American GI Forum scholarship recipients in 1979. Photo by Paul B. Southerland (2012.201.B1102.0329, Oklahoma Publishing Company Photography Collection, OHS).
Preparing tamales for the Little Flower Festival in 1977(2012.201.B0119A.0462, Oklahoma Publishing Company Photography Collection, OHS).
Rosemary Negrete, 1956 Waynoka Fiesta Queen, September 14, 1956 (473163, Oklahoma Publishing Company Photography Collection, OHS).
Dr. Edward Esperanza established the Mexican-American Cultural Center in 1974; it was later renamed Hispanic Cultural Center in 1980 to reflect the varied community of Spanish-speakers who attended its English-language, immigration, job skills, and dance classes. Anita Martinez opened La Puerta de Oro, a senior citizens’ center for Spanish-speakers. From this base, she also organized Los Viejitos, a popular mariachi band. In 1979, Alfonso Macias organized chapters of LULAC (League of United Latin American Citizens) in the state. LULAC Oklahoma offers voter education, youth leadership, and scholarship opportunities.

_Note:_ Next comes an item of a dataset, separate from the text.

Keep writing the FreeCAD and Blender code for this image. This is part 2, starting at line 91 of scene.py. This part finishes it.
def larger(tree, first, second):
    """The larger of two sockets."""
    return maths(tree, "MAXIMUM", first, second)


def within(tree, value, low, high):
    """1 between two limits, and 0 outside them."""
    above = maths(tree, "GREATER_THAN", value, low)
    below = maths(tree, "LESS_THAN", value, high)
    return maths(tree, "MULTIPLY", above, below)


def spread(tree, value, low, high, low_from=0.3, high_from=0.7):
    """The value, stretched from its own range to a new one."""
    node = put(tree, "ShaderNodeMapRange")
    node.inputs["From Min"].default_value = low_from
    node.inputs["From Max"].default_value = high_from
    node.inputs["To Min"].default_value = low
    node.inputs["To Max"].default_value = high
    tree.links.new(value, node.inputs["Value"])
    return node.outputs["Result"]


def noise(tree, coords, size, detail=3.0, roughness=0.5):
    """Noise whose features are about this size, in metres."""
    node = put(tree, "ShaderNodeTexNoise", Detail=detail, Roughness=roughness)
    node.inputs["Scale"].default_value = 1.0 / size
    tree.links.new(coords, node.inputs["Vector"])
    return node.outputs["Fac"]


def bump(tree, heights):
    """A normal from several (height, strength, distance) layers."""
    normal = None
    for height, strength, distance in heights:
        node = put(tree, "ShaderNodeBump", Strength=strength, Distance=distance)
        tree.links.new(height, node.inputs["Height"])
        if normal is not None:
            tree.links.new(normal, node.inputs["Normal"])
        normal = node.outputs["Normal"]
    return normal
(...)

Police presentation at Mexican-American Cultural Center in 1976; photo by Michal Thompson (2012.201.B0397.0228, Oklahoma Publishing Company Photography Collection, OHS).
Alfonso Macias, right, with LULAC scholarship winners in 1983; photo by George Wilson (2012.201.B0380.0211, Oklahoma Publishing Photography Company Collection, OHS).
Seniors enjoying lunch at La Puerta de Oro in 2018 (image courtesy of Telemundo).